Both women also point to a “general distrust” of claimants and “false ideas” they are bypassing the courts and telling their stories in the media to “get money”.
“It’s simply not true and comes from a lack of understanding that the French justice system does not play a protective role for victims of sexual violence,” she says.
“Victims are actually more likely to come out with debts of thousands of euros if they go through the justice system, which far exceeds any compensation they might get.”
But while the “balancestonporc” – report your pig – hashtag struggled to gain momentum in 2018, the women say they have seen a shift – particularly following the case of Gisele Pelicot and the conviction of her husband for raping and inviting at least 50 other men to rape her while she was drugged and unconscious.
“It’s taken time, but finally we’re getting somewhere,” Ms Sabbah says. “Gisele’s case serves as a reminder that our culture has a huge influence on how we behave.”

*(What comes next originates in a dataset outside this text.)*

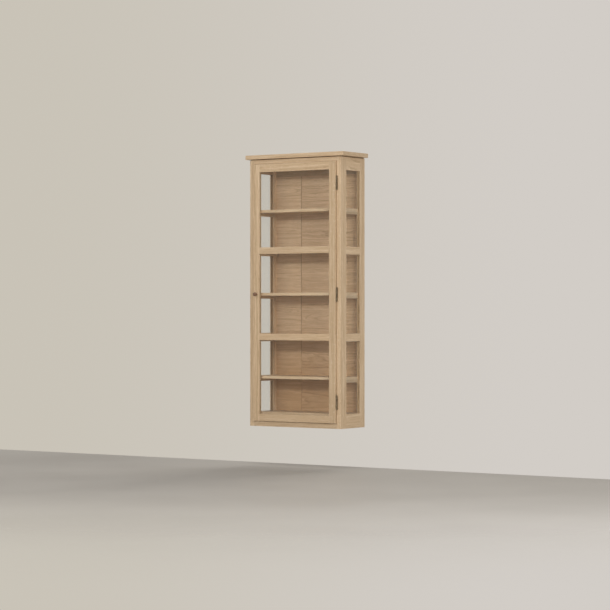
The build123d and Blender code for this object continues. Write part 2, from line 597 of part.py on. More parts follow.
for name, (low, high) in zip(PANE_NAMES, DOOR_WINDOWS):
    pane_x = grown((-DOOR_WINDOW_HALF, DOOR_WINDOW_HALF), REBATE - GLASS_PLAY)
    pane_z = grown((low, high), REBATE - GLASS_PLAY)
    with BuildPart() as door_pane:
        with BuildSketch(front_plane((DOOR_GLASS_FRONT + DOOR_GLASS_BACK) / 2)):
            with Locations((0, (pane_z[0] + pane_z[1]) / 2)):
                Rectangle(pane_x[1] - pane_x[0], pane_z[1] - pane_z[0])
        extrude(amount=GLASS_THICKNESS / 2, both=True)
    save(door_pane, f"door_{name}_pane")

with BuildPart() as door_beads:
    for low, high in DOOR_WINDOWS:
        for sign in SIDES.values():
            block((sign * DOOR_WINDOW_HALF, sign * (DOOR_WINDOW_HALF + REBATE)),
                  (DOOR_GLASS_BACK, DOOR_BACK), grown((low, high), REBATE))
        for z in ((low - REBATE, low), (high, high + REBATE)):
            block(grown((-DOOR_WINDOW_HALF, DOOR_WINDOW_HALF), -BEAD_JOINT),
                  (DOOR_GLASS_BACK, DOOR_BACK), z)
save(door_beads, "door_glazing_beads")

# ---------------------------------------------------------------- knob
with BuildPart() as knob:
    with BuildSketch(turning_plane(KNOB_FOOT, (0, -1, 0))):
        with BuildLine():
            foot = Line((0, 0), (KNOB_FOOT_RADIUS, 0))
            neck = ThreePointArc(foot @ 1, (KNOB_NECK_RADIUS, KNOB_NECK_AT),
                                 (KNOB_WAIST_RADIUS, KNOB_WAIST_AT))
            rim = ThreePointArc(neck @ 1, (KNOB_RADIUS, KNOB_RIM_AT),
                                (KNOB_SHOULDER_RADIUS, KNOB_SHOULDER_AT))
            Spline(rim @ 1, (KNOB_CROWN_RADIUS, KNOB_CROWN_AT), (0, KNOB_PROJECTION),
                   tangents=[rim % 1, (-1, 0)])
            Line((0, KNOB_PROJECTION), (0, 0))
        make_face()
    revolve(axis=Axis(KNOB_FOOT, (0, -1, 0)))
    rod(Plane(KNOB_FOOT, z_dir=(0, -1, 0)), BOLT_RADIUS, KNOB_BORE_DEPTH, Mode.SUBTRACT)
save(knob, "knob")

with BuildPart() as knob_bolt:
    seat = Plane((KNOB_X, BOLT_HEAD_SEAT, level(KNOB_HEIGHT)), z_dir=(0, 1, 0))
    rod(seat, BOLT_HEAD_RADIUS, BOLT_HEAD_HEIGHT)
    fillet(knob_bolt.edges().group_by(Axis.Y)[-1], BOLT_HEAD_ROUND)
    rod(Plane(seat.origin, z_dir=(0, -1, 0)), BOLT_RADIUS, BOLT_HEAD_SEAT - DOOR_FRONT + KNOB_BORE_DEPTH)
    block((KNOB_X - BOLT_HEAD_RADIUS, KNOB_X + BOLT_HEAD_RADIUS),
          (BOLT_HEAD_SEAT + BOLT_HEAD_HEIGHT - BOLT_HEAD_ROUND, BOLT_HEAD_SEAT + BOLT_HEAD_HEIGHT),
          grown((level(KNOB_HEIGHT), level(KNOB_HEIGHT)), SCREW_SLOT_WIDTH / 2), Mode.SUBTRACT)
save(knob_bolt, "knob_bolt")

# ---------------------------------------------------------------- magnetic catch and bumpers
with BuildPart() as magnet:
    rod(Plane((CATCH_X, STOP_FRONT, level(CATCH_HEIGHT)), z_dir=(0, 1, 0)), MAGNET_RADIUS, MAGNET_LENGTH)
save(magnet, "catch_magnet")

with BuildPart() as strike:
    rod(Plane(STRIKE_FACE, z_dir=(0, -1, 0)), STRIKE_RADIUS, STRIKE_THICKNESS)
    countersink(STRIKE_FACE, (0, -1, 0))
save(strike, "strike_plate")

with BuildPart() as strike_screw:
    add_screw(STRIKE_FACE, (0, -1, 0), STRIKE_SCREW_LENGTH)
save(strike_screw, "strike_screw")

with BuildPart() as bumpers:
    for span in STOP_SPANS.values():
        place = Plane((BUMPER_X, STOP_FRONT, level(sum(span) / 2)), z_dir=(0, -1, 0))
        rod(place, BUMPER_RADIUS, BUMPER_THICKNESS)
save(bumpers, "door_bumpers")

# ---------------------------------------------------------------- butt hinges
KNUCKLE_LENGTH = HINGE_LENGTH / HINGE_KNUCKLES


def knuckle_spans(centre, first):
    """Z spans of every other knuckle, starting with the one numbered first from the bottom."""
    bottom = level(centre) - HINGE_LENGTH / 2
    spans = []
    for number in range(first, HINGE_KNUCKLES, 2):
        low = bottom + number * KNUCKLE_LENGTH
        play_below = KNUCKLE_END_PLAY if number > 0 else 0.0
        spans.append((low + play_below, low + KNUCKLE_LENGTH))
    return spans


def add_knuckle(span, web_x, web_y, bore_radius):
    """Add one knuckle with the web that joins it to its leaf, and bore it for the pin."""
    block(web_x, web_y, span)
    rod(Plane((HINGE_AXIS_X, HINGE_AXIS_Y, span[0])), KNUCKLE_RADIUS, span[1] - span[0])
    rod(Plane((HINGE_AXIS_X, HINGE_AXIS_Y, span[0])), bore_radius, span[1] - span[0], Mode.SUBTRACT)


with BuildPart() as case_leaves:
    for centre in HINGE_CENTRES:
        block((POST_INNER, POST_INNER + LEAF_THICKNESS), (CASE_FRONT, CASE_FRONT + LEAF_WIDTH),
              grown((level(centre), level(centre)), HINGE_LENGTH / 2))
        for span in knuckle_spans(centre, 0):
            add_knuckle(span, (POST_INNER, POST_INNER + LEAF_THICKNESS), (HINGE_AXIS_Y, CASE_FRONT),
                        PIN_RADIUS)
    for z in screw_heights():
        countersink((POST_INNER, CASE_FRONT + LEAF_WIDTH / 2, z), (1, 0, 0))
save(case_leaves, "hinge_case_leaves")

with BuildPart() as door_leaves:
    web_y = (HINGE_AXIS_Y - WEB_WIDTH / 2, HINGE_AXIS_Y + WEB_WIDTH / 2)
    web_x = (DOOR_HALF, HINGE_AXIS_X - PIN_RADIUS - LEAF_THICKNESS)
    for centre in HINGE_CENTRES:
        block((DOOR_HALF - LEAF_THICKNESS, DOOR_HALF), (DOOR_LEAF_FRONT, DOOR_BACK),
              grown((level(centre), level(centre)), HINGE_LENGTH / 2))
        for span in knuckle_spans(centre, 1):
            add_knuckle(span, web_x, web_y, PIN_RADIUS + PIN_RUNNING_CLEARANCE)
    for z in screw_heights():
        countersink((DOOR_HALF, (DOOR_LEAF_FRONT + DOOR_BACK) / 2, z), (-1, 0, 0))
save(door_leaves, "hinge_door_leaves")

with BuildPart() as pins:
    for centre in HINGE_CENTRES:
        bottom = level(centre) - HINGE_LENGTH / 2
        rod(Plane((HINGE_AXIS_X, HINGE_AXIS_Y, bottom)), PIN_RADIUS, HINGE_LENGTH)
        for end, direction in ((bottom, -1), (bottom + HINGE_LENGTH, 1)):
            head = Plane((HINGE_AXIS_X, HINGE_AXIS_Y, end), z_dir=(0, 0, direction))
            rod(head, PIN_HEAD_RADIUS, PIN_HEAD_HEIGHT)
save(pins, "hinge_pins")

with BuildPart() as case_screws:
    for z in screw_heights():
        add_screw((POST_INNER, CASE_FRONT + LEAF_WIDTH / 2, z), (1, 0, 0), SCREW_LENGTH)
save(case_screws, "hinge_case_screws")

with BuildPart() as door_screws:
    for z in screw_heights():
        add_screw((DOOR_HALF, (DOOR_LEAF_FRONT + DOOR_BACK) / 2, z), (-1, 0, 0), SCREW_LENGTH)
save(door_screws, "hinge_door_screws")
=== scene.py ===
import math
import random

import bmesh
import bpy
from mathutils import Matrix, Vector


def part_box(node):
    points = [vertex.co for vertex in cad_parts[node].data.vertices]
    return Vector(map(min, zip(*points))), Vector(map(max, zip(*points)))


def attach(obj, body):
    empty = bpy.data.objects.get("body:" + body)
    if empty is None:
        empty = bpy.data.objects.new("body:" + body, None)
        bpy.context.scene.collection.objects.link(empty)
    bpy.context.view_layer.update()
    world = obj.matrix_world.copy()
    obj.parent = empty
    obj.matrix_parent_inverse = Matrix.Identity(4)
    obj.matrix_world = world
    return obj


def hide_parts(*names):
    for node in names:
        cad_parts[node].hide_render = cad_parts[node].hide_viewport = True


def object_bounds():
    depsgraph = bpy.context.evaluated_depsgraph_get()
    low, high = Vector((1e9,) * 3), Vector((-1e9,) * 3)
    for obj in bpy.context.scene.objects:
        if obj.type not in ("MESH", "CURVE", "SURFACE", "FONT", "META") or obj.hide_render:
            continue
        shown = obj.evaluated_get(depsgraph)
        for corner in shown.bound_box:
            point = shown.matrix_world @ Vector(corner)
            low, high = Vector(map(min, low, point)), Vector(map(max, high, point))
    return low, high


# A wall-hung display cabinet in pale oak and glass. The CAD nodes keep their places and get eased edges and
# node-based materials. Only the glazing beads are replaced, by finer meshes.
# Lengths are in metres and angles in degrees, unless a comment says otherwise. The wall is the plane y = 0,
# -Y is the cabinet's front and +Z is up.

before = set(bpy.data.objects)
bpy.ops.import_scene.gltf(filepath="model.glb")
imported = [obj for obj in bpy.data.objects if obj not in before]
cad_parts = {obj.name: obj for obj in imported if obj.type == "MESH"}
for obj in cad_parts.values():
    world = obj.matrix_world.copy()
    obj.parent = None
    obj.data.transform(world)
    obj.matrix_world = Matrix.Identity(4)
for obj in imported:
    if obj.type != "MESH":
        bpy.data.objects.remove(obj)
CAD_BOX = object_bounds()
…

Those found guilty in the Pelicot case were aged between 20 and 70 and included a journalist, nurse, firefighters, and a DJ.
“She has proven that this is the problem of every man – that what you think your favourite movie star can do serves as an argument for justifying what crimes you would commit as a ‘normal’ person’,” Ms Sabbah adds.
Regardless of the outcome of the Depardieu case, both women agree that his prosecution represents a “huge step forward” for women’s rights and victims of gender-based violence.
“There have been three or four convictions [of men for gender-based violence] recently, so I think the way those cases are perceived now is different to how it was in 2018,” Ms Sabbah says.
“We have gone from ‘classement sans suite’ (no further action) to movie stars on trial.”